Detecting dense-matter phase transition signatures in neutron star mass-radius measurements as data anomalies using normalising flows
Filip Morawski, Micha{\l} Bejger

TL;DR
This paper introduces a machine learning anomaly detection method using normalizing flows to identify signatures of dense-matter phase transitions in neutron star mass-radius data, showing promising results with simulated data.
Contribution
The study presents a novel application of normalizing flows for anomaly detection in neutron star data to identify phase transition signatures, advancing astrophysical data analysis techniques.
Findings
Method reliably detects phase transition signatures in simulated data.
Detection sensitivity improves with lower observational errors and more data points.

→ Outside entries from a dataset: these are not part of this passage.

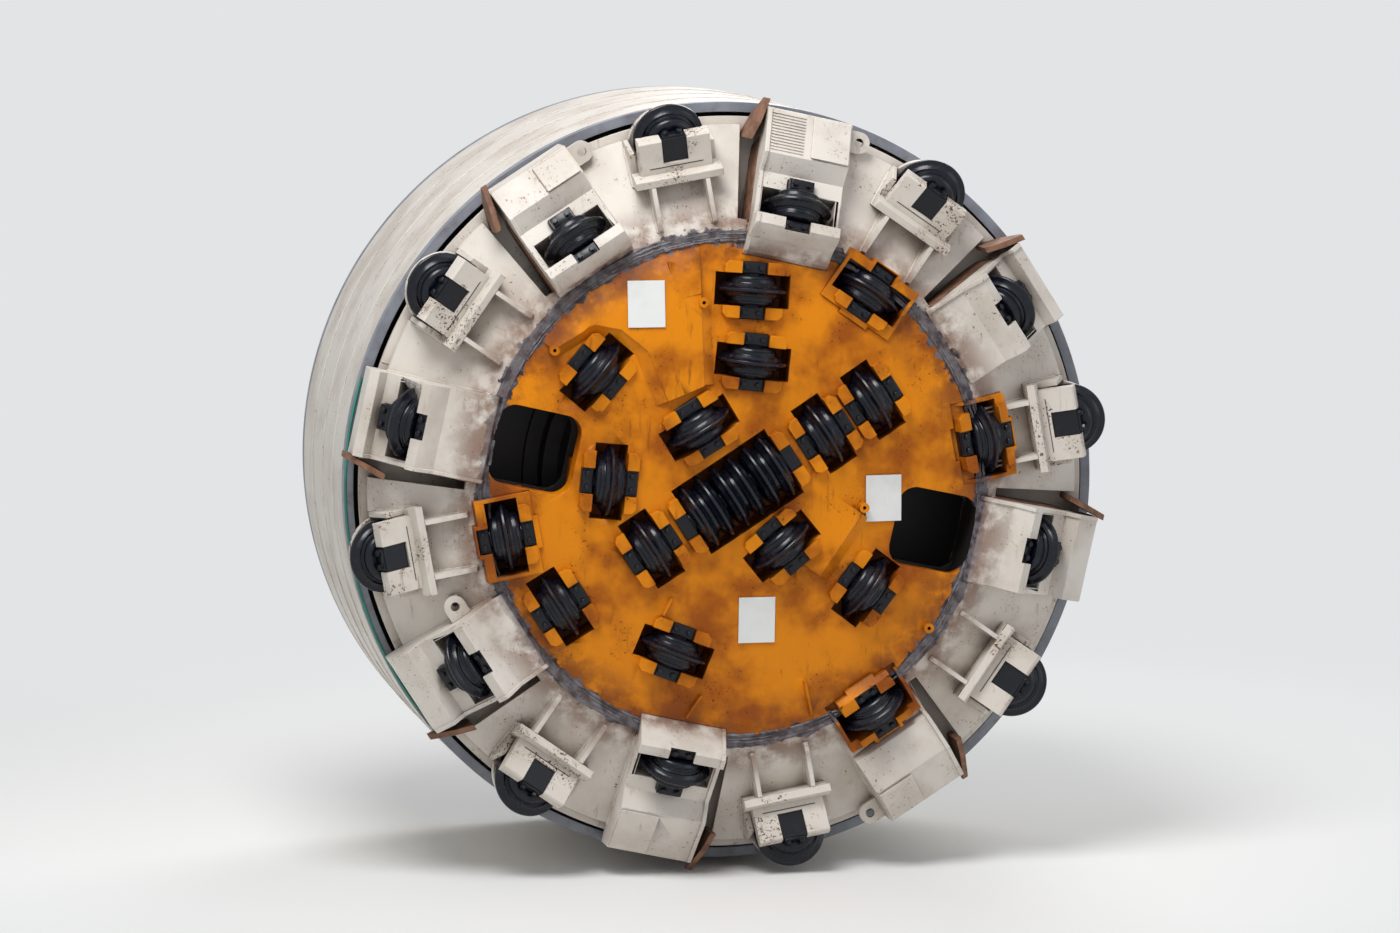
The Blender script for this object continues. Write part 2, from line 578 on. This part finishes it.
# Weld seams round the shield's shell, each in two halves, by their places from its rear flange
SHELL_SEAMS = [520, 1010, 1500]
bm = bmesh.new()
for z in SHELL_SEAMS:
    weld_arc(bm, SHIELD_R + 1, z - RIM_Z, 0, 180, 5)
    weld_arc(bm, SHIELD_R + 1, z - RIM_Z, 180, 360, 5)
roughen(bm, 1.5, 14, 6)
finished("shell_seams", bm, cream, "shield")

# Teal seal strip along the left of the shield's front edge, between two angles
STRIP_FROM, STRIP_TO = 163, 216
bm = bmesh.new()
weld_arc(bm, SHIELD_R - 12, SHIELD_LEN - RIM_Z + 1, STRIP_FROM, STRIP_TO, 8, 30)
finished("edge_strip", bm, teal, "shield")

# ---------------------------------------------------------------- bars, plates and bolts on the head


def block_on(bm, base, size, centre, ease_mm):
    """A plate or bar with eased edges in a frame, sizes in millimetres."""
    cube = bmesh.ops.create_cube(bm, size=1.0, matrix=moved(base, *centre)
                                 @ Matrix.Diagonal((*(s * MM for s in size), 1)))
    bmesh.ops.bevel(bm, geom=edges_of(cube["verts"]), offset=ease_mm * MM, segments=2, profile=0.5,
                    affect="EDGES", material=-1)


WASHER_HIGH, BOLT_END_HIGH = 5, 3


def hex_bolt(bm, base, across_mm, high_mm):
    """A hexagon head on its washer, standing along z, with its round chamfered top."""
    r = across_mm / math.sqrt(3)
    rod(bm, moved(base, 0, 0, WASHER_HIGH / 2), r * 1.18, WASHER_HIGH, 16, r * 1.14)
    rod(bm, moved(base, 0, 0, WASHER_HIGH + high_mm / 2) @ Matrix.Rotation(rng.uniform(0, 1), 4, "Z"),
        r, high_mm, 6)
    rod(bm, moved(base, 0, 0, WASHER_HIGH + high_mm + 1), r * 0.9, BOLT_END_HIGH, 12, r * 0.74)


# Joint between each gauge unit's seat and its base: a thin dark line across the front
JOINT_SIZE, JOINT_PLACE = (4, 330, 5), (-SHAFT_HALF - 16.5, 0, -98)
bm = bmesh.new()
for base in GAUGE_CUTTERS.values():
    block_on(bm, base, JOINT_SIZE, JOINT_PLACE, 1)
finished("seat_joints", bm, chamber, "head")

# Small tie-down eye on the skirt, at the left: a plate with a bore between two cheeks
EYE_ANGLE, EYE_R = 201.5, 1800
EYE_PLATE, CHEEK, CHEEK_Y, CHEEK_Z, EYE_BORE_R = (64, 110, 26), (64, 16, 14), 47, 30, 17
eye = on_head(EYE_ANGLE, EYE_R, skirt(EYE_R), SKIRT_LEAN)
bm = bmesh.new()
block_on(bm, eye, EYE_PLATE, (0, 0, EYE_PLATE[2] / 2), 6)
for side in (-1, 1):
    block_on(bm, eye, CHEEK, (0, side * CHEEK_Y, CHEEK_Z), 4)
finished("tie_eye", bm, cream, "head")
bm = bmesh.new()
rod(bm, moved(eye, 0, 0, EYE_PLATE[2]), EYE_BORE_R, 3, 24)
finished("tie_eye_bore", bm, chamber, "head")

# Rusted wear plates down the arms' slot sides
WEAR_R, WEAR_HEIGHT, WEAR_PLATE, WEAR_Z = 1850, 34, (545, 8, 200), -87
bm = bmesh.new()
for arm_angle, *_ in ARMS:
    base = on_head(arm_angle, WEAR_R, skirt(WEAR_R) + WEAR_HEIGHT, SKIRT_LEAN)
    block_on(bm, base, WEAR_PLATE, (0, ARM_W / 2 + 3, WEAR_Z), 2)
finished("wear_plates", bm, scraper, "head")

# Clamp bars with two bolts on the shafts' end blocks; a gauge shaft shows only its inner block
CLAMP, CLAMP_BOLT, CLAMP_BOLT_Y = (62, 128, 12), (32, 14), 42
block_x = (SHAFT_HALF + BLOCK_INNER) / 2
ends = [(base, side * block_x) for base in (FACE_CUTTERS | ARM_CUTTERS).values() for side in (-1, 1)]
ends += [(base, -block_x) for base in GAUGE_CUTTERS.values()]
bm = bmesh.new()
for base, x in ends:
    block_on(bm, base, CLAMP, (x, 0, BLOCK_HALF + CLAMP[2] / 2), 3)
    for y in (-CLAMP_BOLT_Y, CLAMP_BOLT_Y):
        hex_bolt(bm, moved(base, x, y, BLOCK_HALF + CLAMP[2]), *CLAMP_BOLT)
finished("shaft_clamps", bm, shaft_black, "head")

# Hardfacing ribs on the slot side of the second arm's box, down its slope
BOX_R, BOX_HEIGHT, BOX_FALL, BOX_LEAN = 2031, 9.7, 0.62, 31.8
RIBS, RIB_PITCH, RIB_FIRST, RIB, RIB_PLACE = 13, 17.6, 22, (8, 205, 12), (0, 128, 2)
bm = bmesh.new()
for i in range(RIBS):
    down = RIB_FIRST + i * RIB_PITCH
    base = on_head(ARMS[1][0], BOX_R + down, BOX_HEIGHT - BOX_FALL * down, BOX_LEAN)
    block_on(bm, base, RIB, RIB_PLACE, 2)
roughen(bm, 1.2, 30, 4)
finished("hardfacing_ribs", bm, cream, "head")

# ---------------------------------------------------------------- drives inside the shield


def bolt_circle(bm, base, radius, count, across_mm, high_mm):
    """Hexagon bolts spaced evenly round a frame's z axis, their heads towards its back."""
    facing_back = base @ Matrix.Rotation(math.pi, 4, "X")
    for i in range(count):
        turn = Matrix.Rotation(2 * math.pi * (i + 0.5) / count, 4, "Z")
        hex_bolt(bm, moved(facing_back @ turn, radius, 0, 0), across_mm, high_mm)


DRIVE_AXES = [moved(FACING @ Matrix.Rotation(2 * math.pi * i / DRIVES, 4, "Z"), DRIVE_R, 0, 0)
              for i in range(DRIVES)]
GEARBOX_END = BULKHEAD_BACK - GEARBOX_LEN

# Bolt circles on the flanges of a gearbox and a motor: place along the axis, radius of the circle,
# count, width across flats, height of a head
DRIVE_BOLTS = [
    (BULKHEAD_BACK - 60, GEARBOX_R + 18, 16, 24, 14),
    (GEARBOX_END - 40, MOTOR_R + 14, 12, 18, 11),
]
bm = bmesh.new()
for axis in DRIVE_AXES:
    for z, *bolts in DRIVE_BOLTS:
        bolt_circle(bm, moved(axis, 0, 0, z), *bolts)
finished("drive_bolts", bm, primed, "shield")

# Cooling ribs round each motor
COOLING_RIBS, COOLING_PITCH, COOLING_FIRST, COOLING_HIGH, COOLING_WIDE = 9, 46, 60, 9, 9
bm = bmesh.new()
for axis in DRIVE_AXES:
    for i in range(COOLING_RIBS):
        z = GEARBOX_END - MOTOR_LEN + COOLING_FIRST + i * COOLING_PITCH
        rod(bm, moved(axis, 0, 0, z), MOTOR_R + COOLING_HIGH, COOLING_WIDE, 40)
finished("motor_ribs", bm, motor_grey, "shield", 1.0)

# ---------------------------------------------------------------- blank plates on the orange face


def point_on_face(x, y):
    """A frame on the orange plate, x to the right and y up, with z out of the dome there."""
    r = math.hypot(x, y)
    lean = math.degrees(math.atan(2 * DOME_RISE * r / PLATE_R ** 2))
    angle = math.degrees(math.atan2(y, x))
    return on_head(angle, r, dome(r), lean) @ Matrix.Rotation(radians(-angle), 4, "Z")


# Places of the blank plates: right and up of the head's axis, height over the dome
BLANK_PLATES = [(-548, 1130, 51), (900, -60, 6), (120, -780, 6)]
BLANK_W, BLANK_H, BLANK_T = 223, 280, 3
for i, (x, y, height) in enumerate(BLANK_PLATES, 1):
    bm = bmesh.new()
    bmesh.ops.create_grid(bm, x_segments=8, y_segments=10, size=0.5,
                          matrix=moved(point_on_face(x, y), 0, 0, height)
                          @ Matrix.Diagonal((BLANK_W * MM, BLANK_H * MM, 1, 1)))
    bmesh.ops.solidify(bm, geom=bm.faces[:], thickness=-BLANK_T * MM)
    bmesh.ops.recalc_face_normals(bm, faces=bm.faces)
    finished(f"blank_plate_{i}", bm, plate_white, "head", 1.0)

# ---------------------------------------------------------------- studio

BACKDROP = linear("#e2e4e6")
# Half the floor's width, its height just under the head, and where it fades into the backdrop, in metres
FLOOR_HALF, FLOOR_Z, FADE_FROM, FADE_TO = 70, -2.362, 3.0, 9.0


def seen_directly(tree):
    """1 for what the camera, a reflection or glass looks at, 0 for the light that falls on the head."""
    ray = add(tree, LIGHT_PATH).outputs
    looked_at = add(tree, MAXIMUM, ray["Is Camera Ray"], ray["Is Glossy Ray"])
    return add(tree, MAXIMUM, looked_at, ray["Is Transmission Ray"])


def fading_floor(name, colour):
    """Pale matt floor that takes the head's shadow and fades into the backdrop."""
    mat, tree = new_material(name)
    matt = tree.nodes["Principled BSDF"]
    plug(tree, matt.inputs["Roughness"], 0.9)
    plug(tree, matt.inputs["Base Color"], linear(colour))
    x, y, _ = add(tree, SPLIT, add(tree, COORDS)).outputs
    far = add(tree, MULTIPLY, add(tree, STEP, distance(tree, x, y), FADE_FROM, FADE_TO), seen_directly(tree))
    mixed = add(tree, MIX_SHADER, far, matt.outputs[0], add(tree, GLOW, BACKDROP, 1.0))
    plug(tree, tree.nodes["Material Output"].inputs[0], mixed)
    return mat


bm = bmesh.new()
bmesh.ops.create_grid(bm, x_segments=1, y_segments=1, size=FLOOR_HALF,
                      matrix=Matrix.Translation((0, 0, FLOOR_Z)))
floor = placed("floor", bpy.data.meshes.new("floor"))
bm.to_mesh(floor.data)
bm.free()
floor.data.materials.append(fading_floor("studio_floor", "#eeeeec"))

# Even backdrop, seen at full strength; it lights the head at half
world = bpy.data.worlds.new("studio")
bpy.context.scene.world = world
world.use_nodes = True
backdrop = world.node_tree.nodes["Background"]
plug(world.node_tree, backdrop.inputs["Color"], BACKDROP)
plug(world.node_tree, backdrop.inputs["Strength"],
     add(world.node_tree, RANGE, seen_directly(world.node_tree), 0.5, 1.0))


def aimed(obj, place, aim):
    """Puts an object at a place and turns its -z axis to another."""
    obj.location = place
    obj.rotation_euler = (Vector(aim) - Vector(place)).to_track_quat("-Z", "Y").to_euler()


def lamp(name, place, aim, size, watts, colour):
    """A round soft lamp: its place, what it points at, its width in metres."""
    data = bpy.data.lights.new(name, "AREA")
    data.shape = "DISK"
    data.size = size
    data.energy = watts
    data.color = linear(colour)[:3]
    aimed(placed(name, data), place, aim)


# High key from the front left, cool fill from the right, one lamp for the machine side
lamp("key", (-3.3, -7.6, 9.9), (0, -2, 0.2), 6, 1150, "#ffffff")
lamp("fill", (13, -12, 5), (0, -2, 0), 9, 250, "#eef3ff")
lamp("back_fill", (5, 10, 9), (0, 0, 0), 8, 900, "#ffffff")

# Camera a little left of the head's axis and above it, with a long lens
TURN, RISE, STAND_OFF = radians(-10.7), radians(6.3), 38.5
AIM = Vector((0.0, -1.32, 0.02))
camera = placed("camera", bpy.data.cameras.new("camera"))
away = Vector((sin(TURN) * cos(RISE), -cos(TURN) * cos(RISE), sin(RISE)))
aimed(camera, AIM + away * STAND_OFF, AIM)
camera.data.lens = 160
camera.data.clip_end = 200
bpy.context.scene.camera = camera

bpy.context.scene.view_settings.view_transform = "Standard"
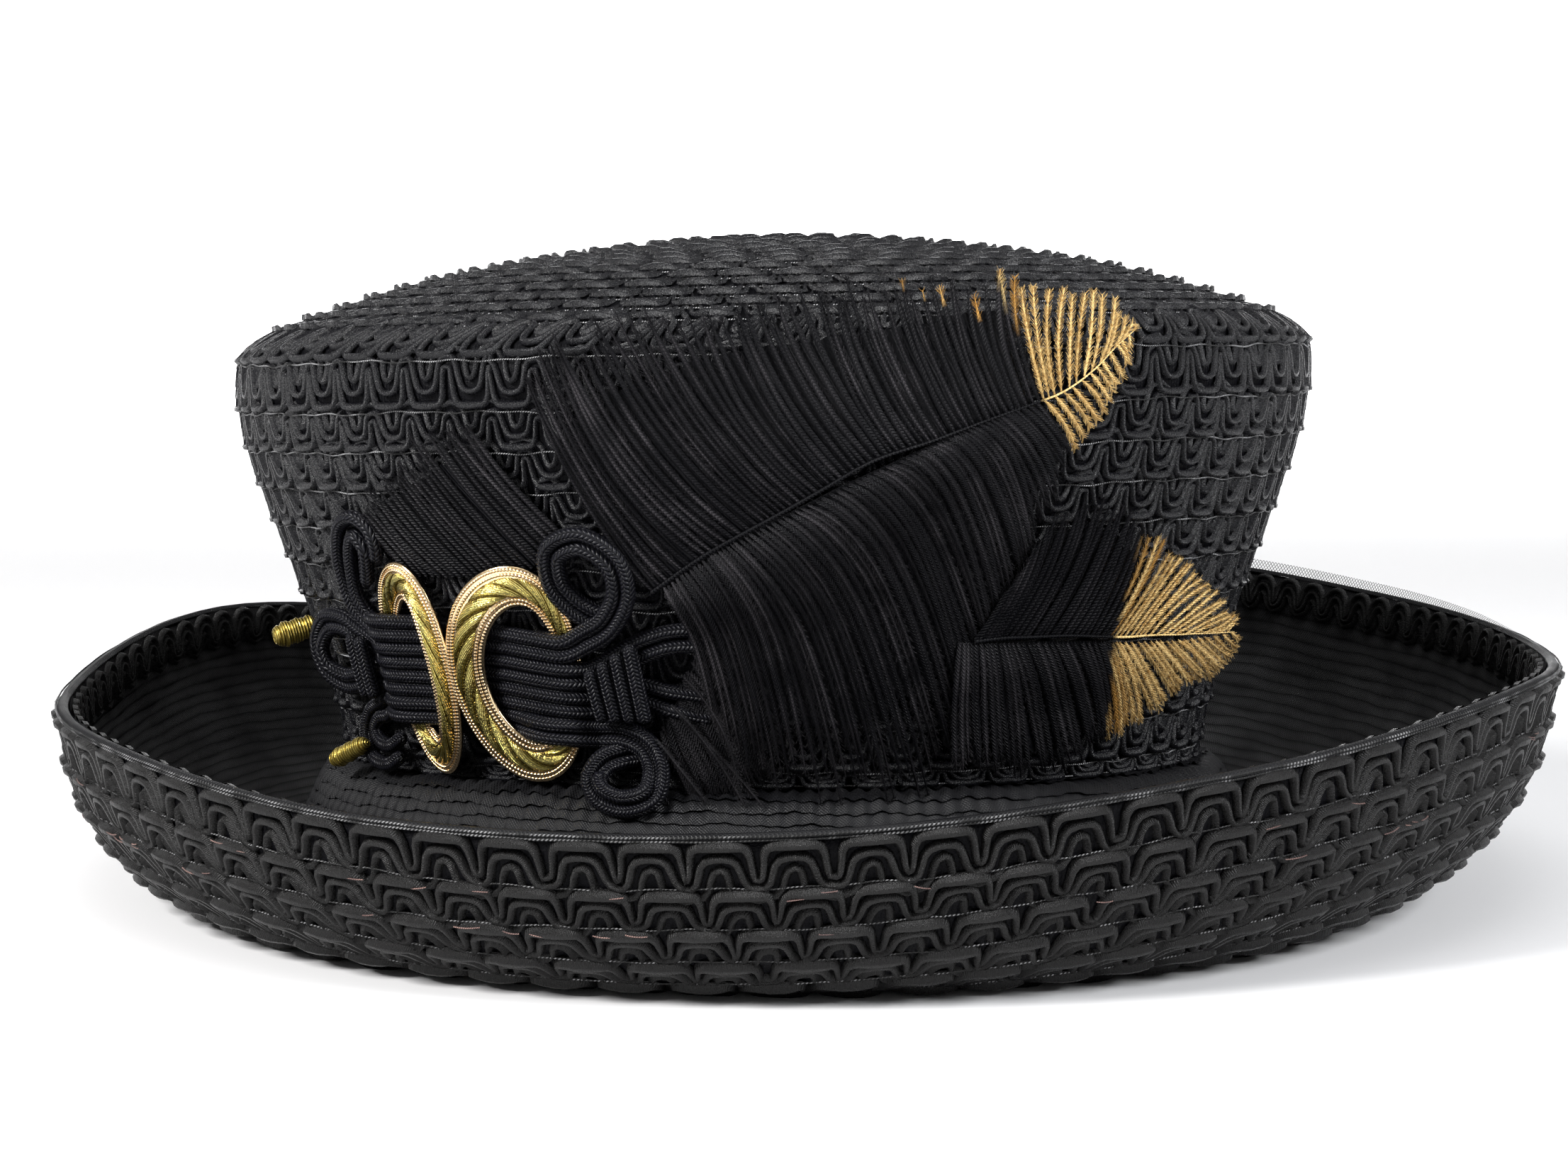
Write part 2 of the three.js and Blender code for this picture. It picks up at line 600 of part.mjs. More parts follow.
const BRAID_LOOK = { color: 0x0b0b0d, roughness: 0.55, metalness: 0 };
const NET_LOOK = { color: 0x0a0a0a, roughness: 0.6, metalness: 0 };
const CORD_LOOK = { color: 0x08080b, roughness: 0.45, metalness: 0 };
const FEATHER_LOOK = { color: 0x07070c, roughness: 0.7, metalness: 0 };
const GILT_LOOK = { color: 0xc9a227, roughness: 0.3, metalness: 1 };
const STEEL_LOOK = { color: 0xc4c6c8, roughness: 0.25, metalness: 1 };

addPiece('crown', crownGeometry(), BRAID_LOOK);
addPiece('brim', brimGeometry(), BRAID_LOOK);
addPiece('brim_facing', facingGeometry(), NET_LOOK);
addPiece('inner_rim_row', innerRowGeometry(), BRAID_LOOK);
Object.entries(cordStations()).forEach(([name, stations]) => {
  addPiece(name, cordGeometry(stations, CORD_RADIUS), CORD_LOOK);
});
Object.entries(WRAPS).forEach(([name, wrap]) => {
  addPiece(name, cordGeometry(wrapStations(wrap), CORD_RADIUS), CORD_LOOK);
});
addPiece('buckle', await joined(SLIDE_RINGS.map(slideRing)), GILT_LOOK);
Object.entries(GILT_ENDS).forEach(([name, end]) => {
  addPiece(name, giltEndGeometry(end), GILT_LOOK);
});
Object.entries(FEATHERS).forEach(([name, rows]) => {
  addPiece(name, featherGeometry(rows), FEATHER_LOOK);
});
addPiece('pin', cordGeometry(PIN_ROUTE, PIN_RADIUS), STEEL_LOOK);

// The origin is on the resting surface, under the middle of the hat's box.
const box = new THREE.Box3().setFromObject(hat);
hat.position.set(-(box.min.x + box.max.x) / 2, -(box.min.y + box.max.y) / 2, -box.min.z);

export default hat;
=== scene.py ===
# A dress hat of sewn black braid with a rolled brim, a cord ornament in a gilt slide, and
# feathers with gilded tips. The hat's sizes are in millimetres and become metres in each mesh.
# A "turn" is an angle round the crown in degrees: 0 is the middle of the trimmed side, 90 the back.

import math

import bmesh
import bpy
import numpy as np
from mathutils import Matrix, Vector


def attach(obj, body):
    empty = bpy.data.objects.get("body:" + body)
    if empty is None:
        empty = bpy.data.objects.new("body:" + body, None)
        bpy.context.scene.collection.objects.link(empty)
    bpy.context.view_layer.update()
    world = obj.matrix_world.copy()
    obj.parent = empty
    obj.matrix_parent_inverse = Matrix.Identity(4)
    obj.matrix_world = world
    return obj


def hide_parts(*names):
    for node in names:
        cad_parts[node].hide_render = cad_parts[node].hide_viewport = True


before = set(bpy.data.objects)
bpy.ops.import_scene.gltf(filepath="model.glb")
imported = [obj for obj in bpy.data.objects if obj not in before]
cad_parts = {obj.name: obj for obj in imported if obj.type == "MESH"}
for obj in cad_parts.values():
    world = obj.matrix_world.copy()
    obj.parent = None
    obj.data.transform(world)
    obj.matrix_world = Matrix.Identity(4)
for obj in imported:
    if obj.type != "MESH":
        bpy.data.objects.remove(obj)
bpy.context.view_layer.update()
seed = np.random.default_rng(11)
MM = 0.001

# The hat's form
# Crown rows, measured from the headline up its own axis: up, half length, half width
CROWN_ROWS = [
    (0, 102.5, 85.5), (20, 107, 90), (40, 113.5, 96.5), (60, 121, 104), (76, 126.5, 109.5),
    (89, 128.6, 111.6), (96, 128, 111), (101.5, 122.5, 106), (108.8, 103, 89),
    (114.8, 81, 70), (119.4, 53, 46), (122.2, 26, 22.5), (123, 0, 0),
]
TOP_ROW = len(CROWN_ROWS) - 1
SIDE_TOP_ROW = 5
SIDE_TOP_UP = 89
CROWN_SHIFT = -2.5
BACK_RISE = 0.021
CROWN_LEAN = math.radians(3)
HEADLINE_HEIGHT = 31.5
HAT_PLACE = np.array([-5.5, -1.0, 0.0])
# The brim: half length, half width, shift in X, shift in Y
FOOT = (128.5, 122, -1, -1)
FOOT_HALF_BREADTH = 5
RIM = (179.5, 159, 5.5, 1)
# Rim height and the net's height above it, every 30 degrees from turn 0
RIM_HEIGHTS = [38.5, 47.5, 55.5, 55, 59, 64, 57, 49.5, 56, 46.5, 44, 37.5]
NET_ABOVE = [1, 3, 1.5, 1, 3.5, 3.5, 2.5, 1.5, 1, 1, 1, 1]
SLOPE_ROWS = [(0.33, 0.6), (0.7, 0.2)]
WALL_ROWS = [(0.36, 0.07), (0.68, 0.27), (0.9, 0.58), (1, 1)]
COLLAR = {"inside": 3.4, "outside": 1.2, "drop": 4.1}


def eased(a, b, leave, arrive, t):
    """A curve from one place to the next, with the directions in which it leaves and arrives."""
    bend = (3 * (b - a) - 2 * leave - arrive) * t ** 2
    return a + leave * t + bend + (2 * (a - b) + leave + arrive) * t ** 3


def centripetal(points, spans):
    """Points along a smooth curve through the given ones, with so many spans between each pair."""
    p = np.asarray(points, float)
    ends = [2 * p[0] - p[1]], [2 * p[-1] - p[-2]]
    q = np.concatenate([ends[0], p, ends[1]])
    gap = np.maximum(np.linalg.norm(np.diff(q, axis=0), axis=1), 1e-6) ** 0.5
    t = (np.arange(spans) / spans)[:, None]
    stretches = []
    for i in range(1, len(q) - 2):
        g0, g1, g2 = gap[i - 1:i + 2]
        a, b, c, d = q[i - 1:i + 3]
        m1 = ((b - a) / g0 - (c - a) / (g0 + g1) + (c - b) / g1) * g1
        m2 = ((c - b) / g1 - (d - b) / (g1 + g2) + (d - c) / g2) * g1
        stretches.append(eased(b, c, m1, m2, t))
    return np.concatenate([*stretches, p[-1:]])


def unit(v):
    return v / np.maximum(np.linalg.norm(v, axis=-1, keepdims=True), 1e-9)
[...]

Current real measurements are inconclusive due to limited data and high errors.
Abstract
Observations of neutron stars may be used to study aspects of extremely dense matter, specifically a possibility of phase transitions to exotic states, such as de-confined quarks. We present a novel data analysis method for detecting signatures of dense-matter phase transitions in sets of mass-radius measurements, and study its sensitivity with respect to the size of observational errors and the number of observations. The method is based on machine learning anomaly detection coupled with normalizing flows technique: the algorithm trained on samples of astrophysical observations featuring no phase transition signatures interprets a phase transition sample as an ''anomaly''. For the sake of this study, we focus on dense-matter equations of state leading to detached branches of mass-radius sequences (strong phase transitions), use an astrophysically-informed neutron-star mass function,…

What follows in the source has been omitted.